The public memo also attributed to Nielsen a claim that when the firm had added questions on “sensitive topics such as place of birth and immigration status,” taken from the same smaller scale census survey that had previously asked a citizenship question, there had been no “appreciable decrease in response rates.”

Pierce’s affidavit says the she did not say that, but rather in her conversation stressed that there had been significant testing on those questions before they were added to the Nielsen surveys

The affidavit said that Pierce was not aware of the Commerce Department asking for Nielsen documents related to the firm’s survey work or question testing.
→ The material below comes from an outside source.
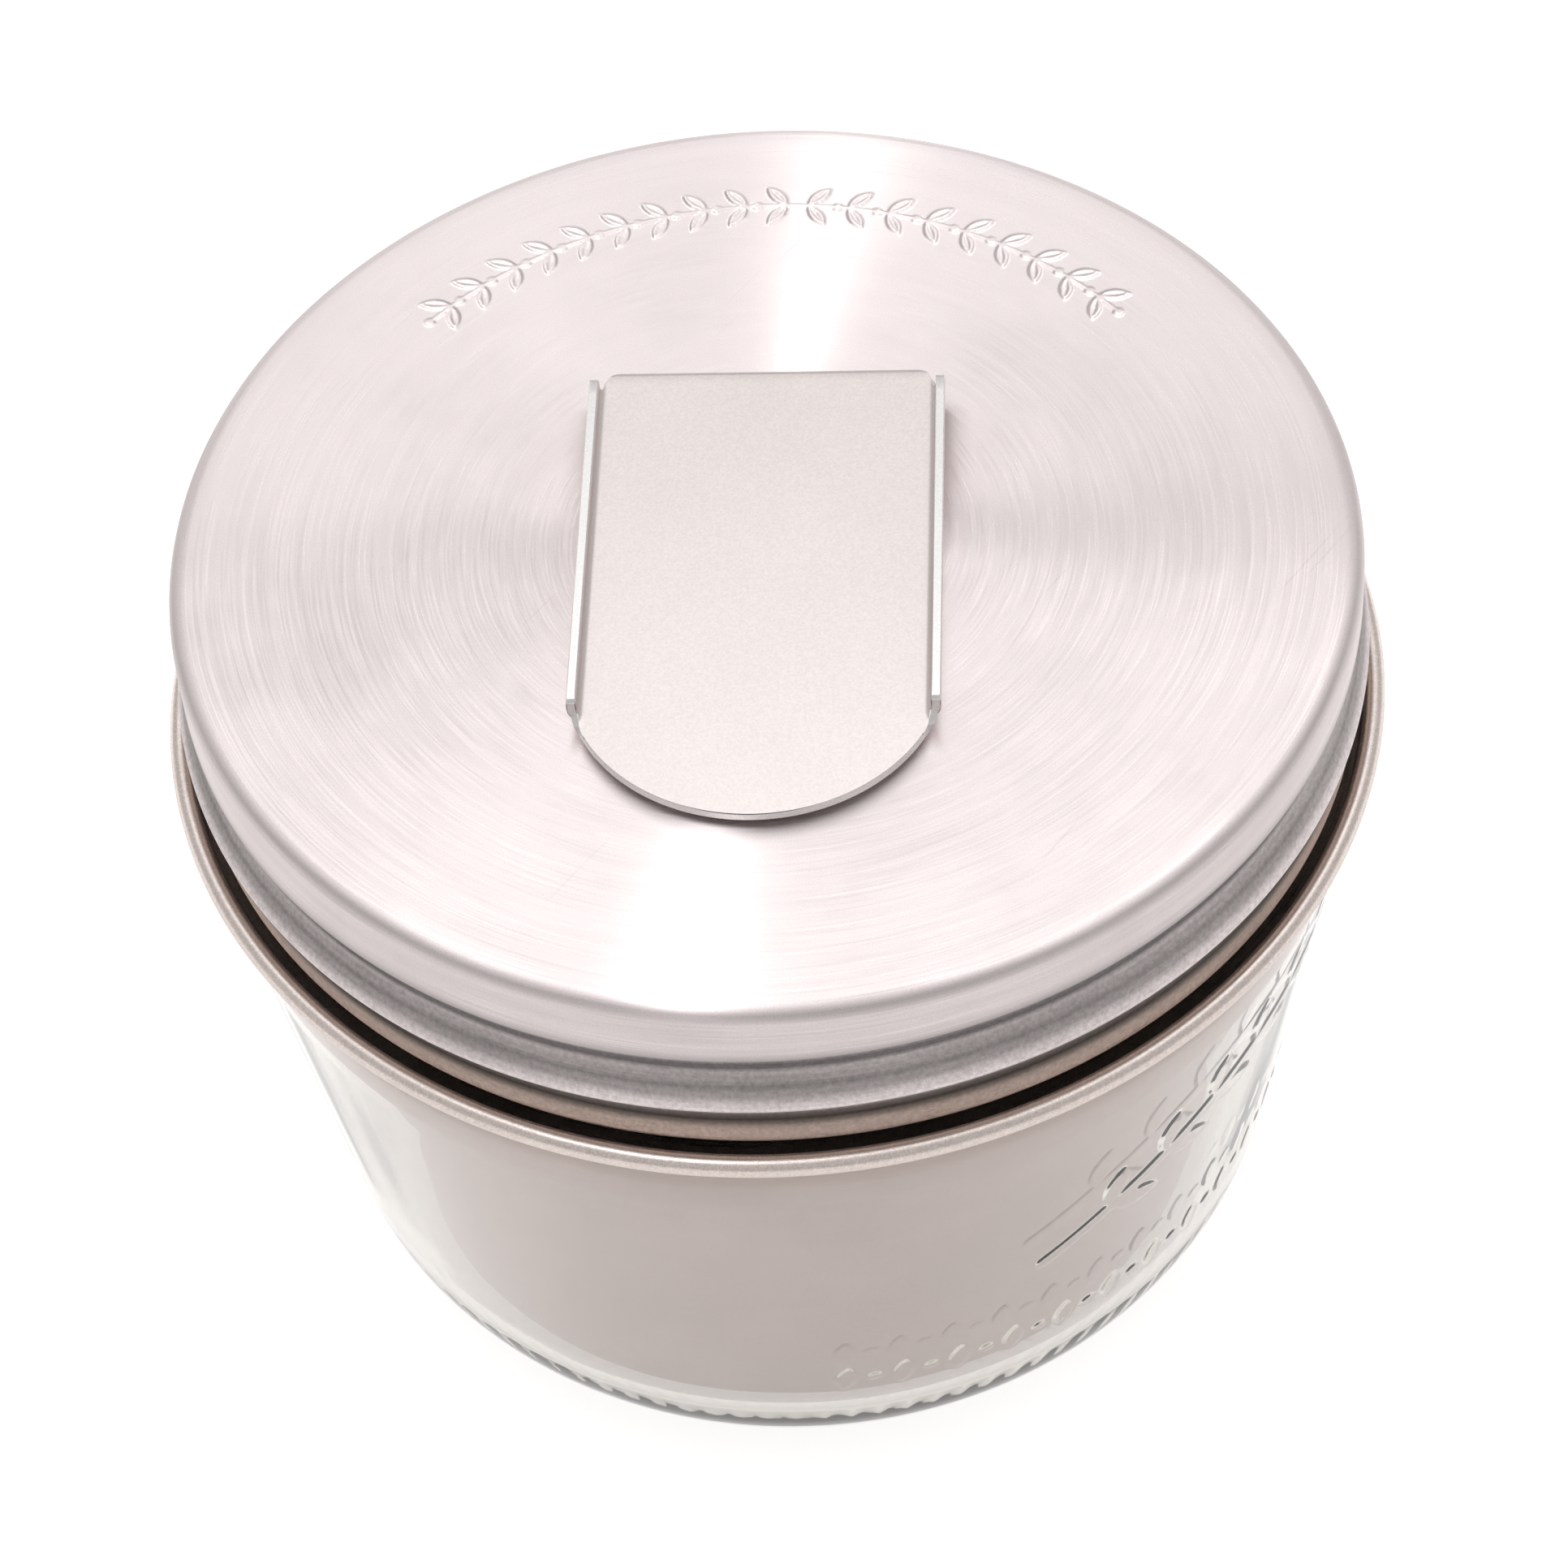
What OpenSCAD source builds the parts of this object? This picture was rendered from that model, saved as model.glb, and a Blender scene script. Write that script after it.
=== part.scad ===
// Wide-mouth glass jar with a hung steel cup, a rolled neck ring and a screw-on steel lid
// that carries a springy clip. Millimetres, +Z up, origin on the floor under the jar's axis.
// The clip points along -Y (the front); +X is to the right.

/* [Jar] */
// Height of the glass jar from the floor to its lip
jar_h = 69; // [60:0.5:120]
// Height of the neck, from the shoulder to the lip
neck_h = 15.9; // [13:0.1:20]
// Outer radius of the neck, at the root of its thread
neck_r = 42.3; // [35:0.1:55]
// How far the shoulder stands out past the neck
shoulder_w = 4; // [3:0.1:6]
// How much the outer radius shrinks from the shoulder to the floor
side_taper = 7.8; // [4:0.1:9.5]
// Radius of the rounded heel outside
heel_r = 12; // [8:0.5:15]
// Radius of the rounded heel inside
heel_in_r = 8; // [7:0.5:10]
// Thickness of the glass wall
glass_t = 3; // [2:0.1:3.6]
// Width of the lip at the mouth
lip_w = 4.3; // [3.5:0.1:5.2]
// Height of the floor inside the jar
floor_h = 4.2; // [3:0.1:8]
// Depth of the hollow under the base
pushup_h = 1.2; // [0.4:0.1:2]

/* [Screw thread] */
// Rise of the thread in one turn
pitch = 5.08; // [4.2:0.01:6.2]
// Turns of thread on the jar's neck
jar_turns = 1.25; // [0.75:0.05:1.4]
// Turns of thread pressed into the lid
lid_turns = 0.9; // [0.5:0.05:1.1]
// How far the glass thread stands out from the neck
thread_h = 1.3; // [0.9:0.1:1.8]
// Width of the glass thread at its root
thread_w = 2.2; // [1.6:0.1:2.7]
// Depth of the thread's upper end below the lip
thread_drop = 3.6; // [2.5:0.1:4.5]

/* [Hung cup] */
// Gap between the cup and the inside of the mouth
cup_play = 3.2; // [3:0.1:15]
// Clearance between the cup's bottom and the jar's floor
cup_gap = 1; // [0.8:0.1:12]
// Outside radius of the cup's bottom edge
cup_edge_r = 4.5; // [3.5:0.1:8]
// How far the cup's flange stays inside the outer edge of the lip
flange_inset = 1.1; // [0.5:0.1:2]

/* [Neck ring] */
// Diameter of the ring's rolled edge
roll_d = 1.7; // [1.4:0.1:2.4]
// Height of the middle of the rolled edge above the shoulder
roll_rise = 1.5; // [1.2:0.1:2]
// Gap between the rolled edge and the lid's skirt
roll_gap = 0.5; // [0.3:0.1:3]

/* [Lid] */
// Rounding of the lid's top edge
lid_edge_r = 1.5; // [1:0.1:3]
// Depth of the plain upper skirt
upper_skirt = 5.4; // [4:0.1:6.5]
// Gap between the shoulder and the lid's curled bottom edge
lid_gap = 2.3; // [1.5:0.1:3]
// How far the groove under the upper skirt goes in
groove_depth = 0.6; // [0.2:0.1:0.8]
// How far the bead under the groove stands out past the upper skirt
bead_out = 0.8; // [0.2:0.1:1.5]
// Diameter of the curled bottom edge
curl_d = 1.4; // [1.2:0.1:2]
// Thickness of the lid's, the cup's and the ring's sheet
sheet_t = 0.5; // [0.4:0.05:0.6]
// Thickness of the silicone gasket
gasket_t = 1; // [0.6:0.1:2]
// Width of the gasket
gasket_w = 7.5; // [6:0.1:9.4]

/* [Clip] */
// Width of the clip over its turned-up sides
clip_w = 27.5; // [20:0.5:36]
// Length of the clip from its fold to the tip of its round end
clip_len = 44.7; // [34:0.1:54]
// Distance of the fold behind the lid's axis
clip_back = 16.3; // [10:0.1:24]
// Length that the round end takes up
clip_nose = 9.5; // [4:0.1:9.9]
// Gap between the clip's foot and the leaf that is folded back over it
hem_gap = 0.1; // [0.1:0.05:1.5]
// Height of the turned-up sides over the clip's top face
side_lip_h = 1.7; // [1:0.1:4]
// Length at the fold that has no turned-up side
side_lip_gap = 1.6; // [1:0.1:6]
// Length of the foot that is welded to the lid
foot_len = 12; // [6:0.5:20]
// Thickness of the clip's sheet
clip_t = 0.7; // [0.4:0.05:0.9]

/* [Hidden] */
$fn = 96;
eps = 0.01;

// Clearances
thread_play = 1.4;   // from the crest of the glass thread to the inside of the lid's skirt
ridge_play = 0.7;    // from the crest of the lid's thread to the root of the glass thread
flank_play = 0.54;   // between the flanks of the two threads
ring_play = 0.6;     // between the neck and the ring's flange
fold_slit = 9;       // degrees left open in the clip's fold, where it flexes
thread_step = 20;    // degrees turned by each level step of a thread

// Heights and radii that follow from one another
shoulder_h = jar_h - neck_h;
shoulder_r = neck_r + shoulder_w;
mouth_r = neck_r - lip_w;
heel_x = shoulder_r - side_taper;             // where the side line meets the floor
side_slope = atan(side_taper / shoulder_h);
wall_x = glass_t / cos(side_slope);           // thickness of the wall, measured level
flange_top = jar_h + sheet_t;
gasket_top = flange_top + gasket_t;
lid_top = gasket_top + sheet_t;
lid_bottom = shoulder_h + lid_gap;
lid_r = neck_r + thread_h + thread_play + sheet_t;
skirt_r = lid_r - 0.1;                        // outer radius of the skirt under the bead
thread_z = jar_h - thread_drop - pitch * jar_turns;

function side_at(z) = heel_x + z * tan(side_slope);

// ---- paths ----
function unit(v) = v / norm(v);
function left_of(v) = [-v.y, v.x];
function xy(p) = [p.x, p.y];
function turned(v, a) = [v.x * cos(a) - v.y * sin(a), v.x * sin(a) + v.y * cos(a)];
function reversed(list) = [for (i = [len(list) - 1:-1:0]) list[i]];

// One corner q between p and n, rounded to radius r in a few steps
function corner(p, q, n, r, steps = 8) =
    r <= 0 ? [q] :
    let (a = unit(p - q), b = unit(n - q),
         half = acos(max(-1, min(1, a * b))) / 2,
         start = q + a * r / tan(half),
         centre = q + unit(a + b) * r / sin(half),
         side = sign(a.x * b.y - a.y * b.x),
         sweep = -side * (180 - 2 * half))
    [for (i = [0:steps]) centre + turned(start - centre, sweep * i / steps)];

// A path whose points are [x, y, radius]; the two ends are never rounded
function rounded(path) = let (last = len(path) - 1)
    [for (i = [0:last])
        each (i == 0 || i == last ? [xy(path[i])]
              : corner(xy(path[i - 1]), xy(path[i]), xy(path[i + 1]), path[i][2]))];

// The same path moved sideways by t, to its right
function beside(path, t) = let (last = len(path) - 1)
    [for (i = [0:last])
        let (before = unit(path[max(i, 1)] - path[max(i, 1) - 1]),
             after = unit(path[min(i + 1, last)] - path[min(i + 1, last) - 1]),
             normal = unit(left_of(before) + left_of(after)))
        path[i] - normal * t / (normal * left_of(before))];

// ---- shared shapes ----
// A sheet turned about Z: one face follows the path, the other lies t to its right
module spun_sheet(path, t) {
    face = rounded(path);
    rotate_extrude() polygon(concat(face, reversed(beside(face, t))));
}

// A rolled edge: a tube of sheet bent into a ring
module rolled_edge(r, z, d) {
    rotate_extrude() translate([r, z]) difference() {
        circle(d = d, $fn = 48);
        circle(d = d - 2 * sheet_t, $fn = 48);
    }
}

// A helical ridge on a wall of radius r, cut into short level steps. It stands out by h,
// or in when h is negative, and may start some turns up the helix that passes through z
module helix_ridge(r, z, h, w, turns, start = 0) {
    steps = round(turns * 360 / thread_step);
    root = r - sign(h) * 0.4;
    rise = pitch * thread_step / 360;
    rotate([0, 0, 360 * start]) for (i = [0:steps - 1]) {
        crest = r + h * min(1, (min(i, steps - 1 - i) + 1) / 3);
        translate([0, 0, z + pitch * start + rise * (i + 0.5)]) rotate([0, 0, i * thread_step])
            rotate_extrude(angle = thread_step + 0.4)
                polygon([[root, -w / 2], [crest, -w / 4], [crest, w / 4], [root, w / 2]]);
    }
}

// ---- glass jar ----
module glass_jar() {
    mouth_land = 9;    // depth of the straight inside of the mouth
    drop = 6;          // depth below the shoulder where the inside has its full width
    foot_bevel = 1.5;  // width of the slope from the hollow base to the foot ring
    color("aliceblue") union() {
        rotate_extrude() polygon(rounded([
            [0, pushup_h, 0],
            [heel_x - heel_r - foot_bevel, pushup_h, 1],
            [heel_x - heel_r, 0, 1],
            [heel_x, 0, heel_r],
            [shoulder_r, shoulder_h, 2.2],
            [neck_r, shoulder_h, 0.4],
            [neck_r, jar_h, 1.6],
            [mouth_r, jar_h, 1.4],
            [mouth_r, jar_h - mouth_land, 8],
            [side_at(shoulder_h - drop) - wall_x, shoulder_h - drop, 8],
            [side_at(floor_h) - wall_x, floor_h, heel_in_r],
            [0, floor_h, 0]
        ]));
        helix_ridge(neck_r, thread_z, thread_h, thread_w, jar_turns);
    }
}

// ---- steel cup hung on the lip ----
module steel_cup() {
    bottom = floor_h + cup_gap;
    cup_r = mouth_r - cup_play;
    color("tan") spun_sheet([
        [neck_r - flange_inset, jar_h, 0],
        [cup_r, jar_h, 1],
        [cup_r, bottom, cup_edge_r],
        [0, bottom, 0]
    ], sheet_t);
}

// ---- ring around the neck ----
module neck_ring() {
    roll_r = skirt_r + roll_gap + roll_d / 2;
    roll_z = shoulder_h + roll_rise;
    color("rosybrown") union() {
        spun_sheet([
            [neck_r + ring_play, shoulder_h, 0],
            [roll_r - roll_d * 0.9, shoulder_h, 0.8],
            [roll_r - roll_d * 0.1, roll_z - roll_d * 0.45, 0]
        ], -sheet_t);
        rolled_edge(roll_r, roll_z, roll_d);
    }
}

// ---- lid ----
module lid_gasket() {
    outer = lid_r - lid_edge_r;               // where the lid's flat inside ends
    color("whitesmoke") difference() {
        translate([0, 0, flange_top]) cylinder(r = outer, h = gasket_t);
        translate([0, 0, flange_top - eps]) cylinder(r = outer - gasket_w, h = gasket_t + 2 * eps);
    }
}

module lid_shell() {
    groove_z = lid_top - upper_skirt;
    bead_z = groove_z - 5;
    curl_z = lid_bottom + curl_d / 2;
    wall_r = skirt_r - sheet_t;
    ridge_z = thread_z - pitch / 2;           // the ridge runs half a turn's rise under the glass
    ridge_start = max(0, (lid_bottom + 1.06 - ridge_z) / pitch);
    ridge_w = pitch - thread_w - 2 * flank_play;
    color("gainsboro") union() {
        spun_sheet([
            [0, lid_top, 0],
            [lid_r, lid_top, lid_edge_r],
            [lid_r, groove_z, 0.3],
            [lid_r - groove_depth, groove_z - 0.5, 0.6],
            [lid_r - groove_depth, groove_z - 2, 2],
            [lid_r + bead_out, bead_z + 0.4, 0.6],
            [skirt_r, bead_z - 0.4, 0.3],
            [skirt_r, curl_z, 0]
        ], sheet_t);
        rolled_edge(skirt_r - curl_d / 2, curl_z, curl_d);
        helix_ridge(wall_r, ridge_z, neck_r + ridge_play - wall_r, ridge_w, lid_turns, ridge_start);
    }
}

// ---- clip ----
fold_r = clip_t + hem_gap / 2;                // outside radius of the fold
fold_y = clip_back - fold_r;
leaf_z = lid_top + 2 * fold_r - clip_t;
nose_y = clip_back - clip_len + clip_nose;    // where the straight sides meet the round end

// Part of the fold between two angles, 90 being its top and -90 its bottom
module fold(from, to) {
    reach = 4 * fold_r;
    translate([-clip_w / 2, fold_y, lid_top + fold_r]) rotate([90, 0, 90]) linear_extrude(clip_w)
        intersection() {
            difference() {
                circle(r = fold_r, $fn = 64);
                circle(r = fold_r - clip_t, $fn = 64);
            }
            polygon([[0, 0], for (i = [0:3]) let (a = from + (to - from) * i / 3)
                reach * [cos(a), sin(a)]]);
        }
}

module clip_foot() {
    color("silver") union() {
        translate([-clip_w / 2, fold_y - foot_len, lid_top]) cube([clip_w, foot_len + eps, clip_t]);
        fold(-90, -40 - fold_slit);
    }
}

// One turned-up side, standing on the leaf with its upper corners rounded
module side_lip() {
    length = fold_y - side_lip_gap - nose_y;
    top = clip_t + side_lip_h;
    round_r = 0.9;
    translate([0, nose_y, leaf_z]) rotate([90, 0, 90]) linear_extrude(clip_t) union() {
        square([length, top - round_r]);
        translate([round_r, top - round_r]) circle(r = round_r, $fn = 48);
        translate([length - round_r, top - round_r]) circle(r = round_r, $fn = 48);
        translate([round_r, 0]) square([length - 2 * round_r, top]);
    }
}

module clip_leaf() {
    nose_r = (pow(clip_w / 2, 2) + pow(clip_nose, 2)) / (2 * clip_nose);
    color("silver") union() {
        translate([0, 0, leaf_z]) linear_extrude(clip_t) union() {
            intersection() {
                translate([0, nose_y - clip_nose + nose_r]) circle(r = nose_r);
                translate([-clip_w / 2, nose_y - clip_nose - 1]) square([clip_w, clip_nose + 1 + eps]);
            }
            translate([-clip_w / 2, nose_y]) square([clip_w, fold_y - nose_y + eps]);
        }
        fold(-40, 90);
        translate([clip_w / 2 - clip_t, 0, 0]) side_lip();
        translate([-clip_w / 2, 0, 0]) side_lip();
    }
}

glass_jar();
steel_cup();
neck_ring();
lid_gasket();
lid_shell();
clip_foot();
clip_leaf();
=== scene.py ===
"""Looks for a wide-mouth glass jar with a hung steel cup, a rolled neck ring and a screw-on clip lid."""

import math

import bmesh
import bpy
import numpy as np
from bpy.props import FloatProperty, FloatVectorProperty, IntProperty, PointerProperty
from mathutils import Matrix, Vector


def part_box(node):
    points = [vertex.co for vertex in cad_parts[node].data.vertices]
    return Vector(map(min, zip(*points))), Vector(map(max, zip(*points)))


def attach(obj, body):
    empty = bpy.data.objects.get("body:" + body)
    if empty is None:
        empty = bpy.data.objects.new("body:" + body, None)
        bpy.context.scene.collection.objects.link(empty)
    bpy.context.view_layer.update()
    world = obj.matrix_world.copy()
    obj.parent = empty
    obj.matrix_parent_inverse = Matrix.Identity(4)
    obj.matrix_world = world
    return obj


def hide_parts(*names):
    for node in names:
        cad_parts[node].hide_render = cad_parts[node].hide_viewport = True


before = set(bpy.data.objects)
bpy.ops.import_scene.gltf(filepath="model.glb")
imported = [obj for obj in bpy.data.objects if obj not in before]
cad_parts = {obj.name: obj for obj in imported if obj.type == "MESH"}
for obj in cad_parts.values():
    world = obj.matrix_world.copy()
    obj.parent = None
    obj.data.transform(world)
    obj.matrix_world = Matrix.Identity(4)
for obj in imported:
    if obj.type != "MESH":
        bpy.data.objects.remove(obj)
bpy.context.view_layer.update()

bl_info = {
    "name": "Clip Lid Jar",
    "version": (1, 0, 0),
    "blender": (4, 5, 0),
    "location": "View3D > Sidebar > Jar",
    "description": "Glass jar with a hung steel cup, a rolled neck ring and a screw-on clip lid",
    "category": "Object",
}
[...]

When it comes to the internal notes about their conversation, Pierce says that she did not say, as the notes claimed, “that including a question on citizenship could make people less likely to respond, but that there is no data to predict how much lower the response rate might be.”

She rebutted the claim that she had “noted that in the only specific situation she was aware of that sensitive questions were tested on a short questionnaire, there was no impact on response rates.”

The call was arranged while Ross was taking input from stakeholders on whether he should add the citizenship question. Pierce says she was taken off guard by the topic of the 10- to 20-minute conversation, as she, while arranging the call with Ross’ staff, was never told the conversation was about the citizenship question specifically, but rather the importance of  the census more generally.

Her affidavit comes after Science Magazine had reported that the public memo didn’t fully represent her conversation with Ross.